We were so embarrassed at the Olympics last month. We had to hang all our heads in shame because we did not do well at that global ‘P.T. class.’ Now, we can’t show our face at any international meet without being pointed and laughed at by countries with more medals than us, thanks to the incompetent sportspeople who don’t play cricket. Not having stadiums & infrastructure to practice in or any token financial assistance so that you have access to basic nutrition or not having anybody besides your family & stadium staff cheering for you is no excuse for such a lacklustre performance. How can a country of billion people not produce even a single gold medal winner? Okay, even if a substantial amount of people among the billion are busy playing ‘hunger games,’ what are the rest of us doing? Look at China. They won so many medals. Granted their government took care of the members of their Olympic squad and provided them with all the things they needed to propel them to victory but . . but. . . we have freedom?! I bet if cricket was an Olympic sport we’d have won more medals than Michael Phelps.

This is why I still think Unkumt Chand’s story is very inspiring. It should make for a great movie: Boy sees some guy playing cricket on teevee. Boy decides to be like that guy. Boy starts to learn how to play cricket. Boy gets access to coaches, training facilities and support from family to continue to have a single minded focus on achieving his dream. Boy battles all the odds and despite facing stiff opposition from unrelenting opponents like puberty and attendance registers, boy leads his team to world cup victory.

I’d watch that.

Sunday, September 2, 2012

Toothless in Tehran

(This first appeared in the Sunday Guardian)

All eyes were on Tehran this week as it hosted the 16th summit of nations belonging to the Non-Aligned Movement (NAM). The NAM summit is the largest collective of tyrants, misogynists, homophobes, racists, scumbags, genocidal maniacs, conmen, busybodies, sociopaths, dirty Harrys and mouth-breathers this side of the Republican National Convention.

After the end of the Second World War, the world was divided into more cliques than a high school in South Bombay. All the jocks from the rich countries banded together in 1949 to form NATO and all the countries which grew up in tough neighbourhoods decided to tolerate each other’s existence to form the Warsaw Pact in 1955. However, outside of the UN, for the countries who didn’t belong to these two groups, there was nowhere to hangout. So in 1961, Nehru, Tito, Naseer, Sukarno and Nkrumah decided to get together and form a club consisting of all Goths, geeks, dorks, pacifists, poets, emo teenagers, mama’s boys, and hippies in the world who – at least on paper pretended not to be aligned to either of the two competing fight clubs – began calling themselves the Non-Aligned Movement.

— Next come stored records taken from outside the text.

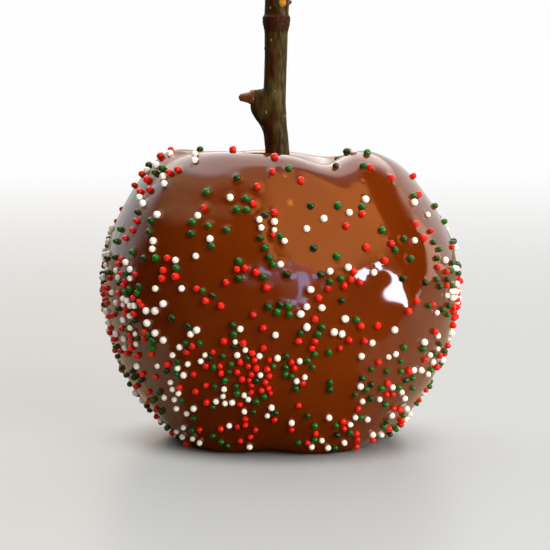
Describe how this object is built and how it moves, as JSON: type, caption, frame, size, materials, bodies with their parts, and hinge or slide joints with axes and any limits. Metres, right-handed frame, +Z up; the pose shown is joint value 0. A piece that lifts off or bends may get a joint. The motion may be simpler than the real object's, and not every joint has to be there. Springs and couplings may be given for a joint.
{
  "type": "chocolate covered apple",
  "caption": "Whole apple dipped in milk chocolate and scattered with red, green and white nonpareils, standing on its flat foot with a twig for a stick.",
  "frame": {"origin": "middle of the flat foot on which the coated apple stands", "axes": "+Z up along the apple's core and the twig, -Y towards the shown front, +X to the viewer's right"},
  "size_m": [0.0836, 0.0818, 0.1438],
  "materials": {
    "chocolate": "set milk chocolate, glossy and smooth, with round sugar nonpareils in red, green and off-white",
    "bark": "thin grey-brown bark of a live twig, matt, with pale lenticels and reddish buds"
  },
  "bodies": {
    "root": {"coated_apple": "chocolate", "twig": "bark"}
  },
  "joints": []
}
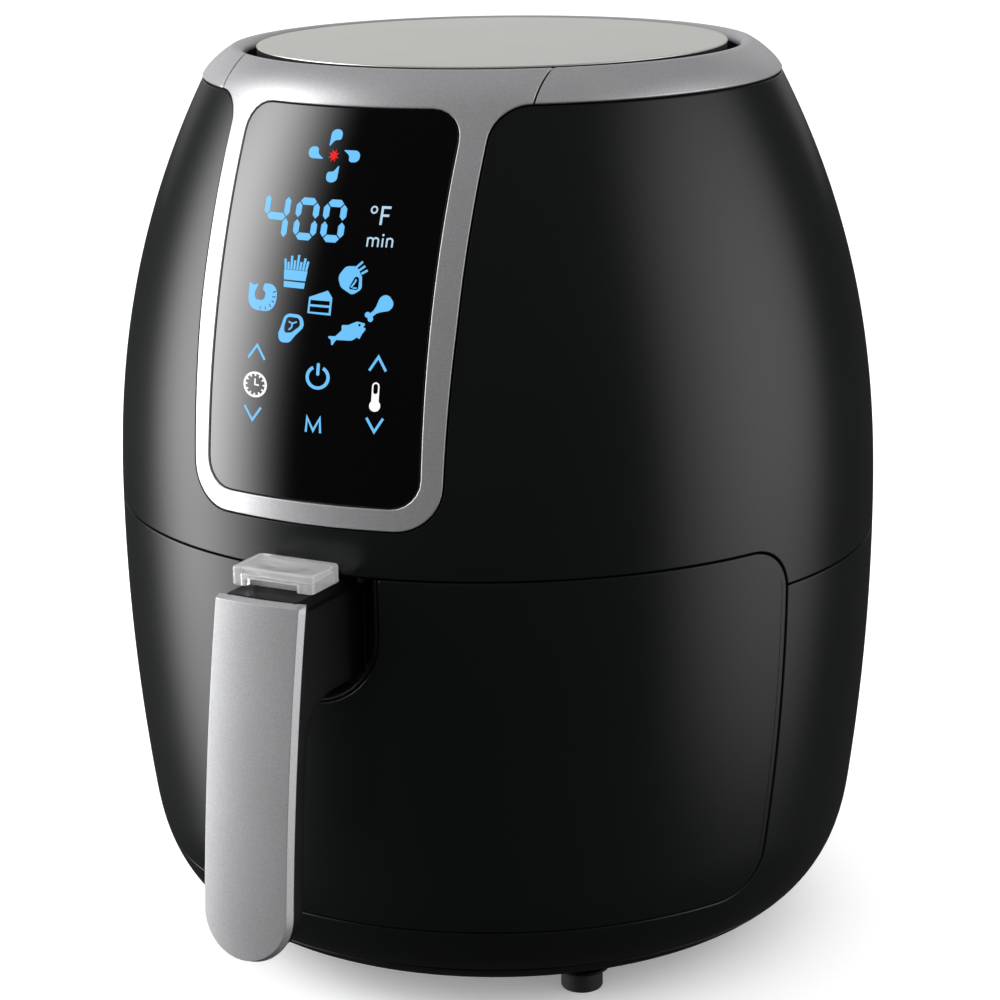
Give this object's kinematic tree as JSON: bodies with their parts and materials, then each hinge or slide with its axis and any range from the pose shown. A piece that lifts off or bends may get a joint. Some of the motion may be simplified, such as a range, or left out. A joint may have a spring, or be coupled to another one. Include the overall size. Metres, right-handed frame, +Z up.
{
  "type": "air fryer",
  "caption": "Round countertop air fryer with a pull-out drawer, inner basket, front handle with a guarded release button, touch display and top air intake.",
  "frame": {"origin": "middle of the bounding box at the level of the feet, which stand on z = 0", "axes": "+Z up, -Y towards the user (the drawer pulls out along -Y), +X to the right seen from the front"},
  "size_m": [0.268, 0.3124, 0.3172],
  "materials": {
    "black_shell": "satin gloss black moulding",
    "black_plastic": "fine textured black moulding",
    "silver_paint": "satin metallic silver paint with a fine sparkle",
    "cover_metal": "fine brushed, warm grey",
    "display_glass": "high gloss black with printed icons lit from behind",
    "clear_plastic": "clear, slightly frosted",
    "rubber": "matt black",
    "inner_plastic": "heat resistant black moulding",
    "white_plastic": "natural white moulding",
    "sheet_steel": "galvanised sheet",
    "non_stick": "dark speckled non-stick coating",
    "element_steel": "heat tinted steel",
    "circuit_board": "green solder mask",
    "bright_steel": "bright steel"
  },
  "bodies": {
    "housing": {"upper_housing": "black_shell", "lower_housing": "black_shell", "base_cover": "black_plastic", "rear_vent_grille": "black_plastic", "cord_inlet": "black_plastic", "front_bezel": "silver_paint", "rear_top_ring": "silver_paint", "display_lens": "display_glass", "light_guide": "white_plastic", "control_board": "circuit_board", "top_cover": "cover_metal", "top_carrier": "inner_plastic", "front_frame": "inner_plastic", "chamber_liner": "sheet_steel", "chamber_dome": "sheet_steel", "heating_element": "element_steel", "heater_guard": "bright_steel", "drawer_rail_left": "bright_steel", "drawer_rail_right": "bright_steel", "interlock_switch": "white_plastic", "motor_bracket": "sheet_steel", "shaft_bearing": "bright_steel", "fan_motor": "element_steel", "temperature_sensor": "bright_steel", "thermal_fuse": "white_plastic", "power_board": "circuit_board", "exhaust_duct": "sheet_steel", "mains_lead": "rubber", "foot_front_left": "rubber", "foot_screw_front_left": "bright_steel", "foot_front_right": "rubber", "foot_screw_front_right": "bright_steel", "foot_rear_left": "rubber", "foot_screw_rear_left": "bright_steel", "foot_rear_right": "rubber", "foot_screw_rear_right": "bright_steel"},
    "rotor": {"motor_shaft": "bright_steel", "convection_fan": "sheet_steel", "cooling_fan": "inner_plastic", "fan_nut": "bright_steel"},
    "drawer": {"drawer_front": "black_shell", "drawer_inner_panel": "sheet_steel", "handle_escutcheon": "black_plastic", "pan": "non_stick", "pan_screw_left": "bright_steel", "pan_screw_right": "bright_steel", "basket": "non_stick", "basket_bracket": "sheet_steel", "handle_trim": "silver_paint", "handle_core": "black_plastic", "bracket_screw_left": "bright_steel", "bracket_screw_right": "bright_steel", "button_spring_left": "bright_steel", "button_spring_right": "bright_steel"},
    "button": {"release_button": "black_plastic"},
    "latch": {"latch_slide": "white_plastic"},
    "guard": {"button_guard": "clear_plastic"}
  },
  "joints": [
    {"name": "drawer_slide", "type": "slide", "parent": "housing", "child": "drawer", "axis": [0, -1, 0], "range_m": [0, 0.24]},
    {"name": "guard_slide", "type": "slide", "parent": "drawer", "child": "guard", "axis": [0, -1, 0], "range_m": [0, 0.012]},
    {"name": "button_press", "type": "slide", "parent": "drawer", "child": "button", "axis": [0, 0, -1], "range_m": [0, 0.003], "stiffness_N_per_m": 500, "springref_m": -0.002, "deforming": ["button_spring_left", "button_spring_right"]},
    {"name": "latch_shift", "type": "slide", "parent": "drawer", "child": "latch", "axis": [0, -1, 0], "range_m": [0, 0.003]},
    {"name": "fan_spin", "type": "hinge", "parent": "housing", "child": "rotor", "pos_m": [0, 0.01421, 0.2], "axis": [0, 0, 1], "continuous": true}
  ],
  "couplings": [
    {"joint": "latch_shift", "follows": "button_press", "ratio": 1}
  ]
}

Now, in 2012, with the cold war only existing in Jason Bourne novels, FPS video games and Vladimir Putin’s worldview, the NAM summit seems to have outlived its usefulness. When it was founded, India was part of all the countries who still needed a support group because of their oppressive colonial past. Nowadays, most heads of states attending the NAM summit oppress their own people and make them suffer atrocities that are equal to or sometimes infinitely worse than what happened when they were occupied by foreign powers. Like the host Iran, where a whole generation has been imprisoned both mentally and physically; where being gay is a crime punishable by public execution. Or Zimbabwean President and Hannibal Lector’s cousin, Robert Mugabe, a man who has jailed/killed/maimed more than half the population of his country and has led it to an economic apocalypse wherein the Zimbabwean Dollar is less valuable than the currency used in ‘Monopoly.’  

India still attends the summit mostly because of its obligation as a founding member and to prove to other countries that we’re totally not in the tank for America, even though in reality we totally are. We like to tout our non-aligned credentials, but we’re not really non-aligned anymore, are we? We’re part of the G20. We’re part of the ‘countries who can have nuclear weapons for some reason while the rest of the world cannot’ club. We pledge billions of dollars for funds to bailout financially irresponsible European countries. We’re like that guy who gets promoted to senior management but still shows up at the bar frequented by all the factory workers to prove to himself that he’s still the working class hero from every Springsteen song even though everybody else at the bar resents his presence.

We’re able to tread this thin line because we avoid taking a stand on important international issues for as long as we can. Most of the time we don’t want to say or do anything because we fear that anything we say or do will be used against us with regards to Kashmir. We can always be counted upon in the international arena to muddle the waters. We didn’t even vote against the falling Gaddafi regime, even though Gaddafi hated us and it was obvious to everyone that he was on his way out. Our stand on Syria is to ask both sides to lay down their weapons and talk. Basically, what we’re saying to all the people in Syria being massacred by their government is to stop defending themselves and try to talk to the guy trying to stamp them into oblivion. Because that always works out so well!

Our foreign policy is like that guy in a ‘modern’ Hindi movie who loves the girl who wears skirts and smokes and believes in casual sex but still ends up marrying the girl who dresses conservatively and knows how to cook because she reminds him of his Mom. The ‘social media outreach’ of our Ministry of External Affairs consists of getting our diplomats to tweet the links to every article they read on the Internet. Most of the time we only hear from the ministry when they hold a press conference to denounce the latest Times Now news report of some Chinese cat breaching the sanctity of the India-China border. And they do it with the smoothness of a battered woman denying spousal abuse “Ha ha, nothing happened. Everything is cool. The black eye? Well, it was nothing. I just slipped and fell into a fist. . . I mean from the stairs. Yeah. I fell from the stairs and broke my eye. What makes you think otherwise?

But, hey, there’s nothing another fruitless bilateral Singh-Zardari meeting won’t fix!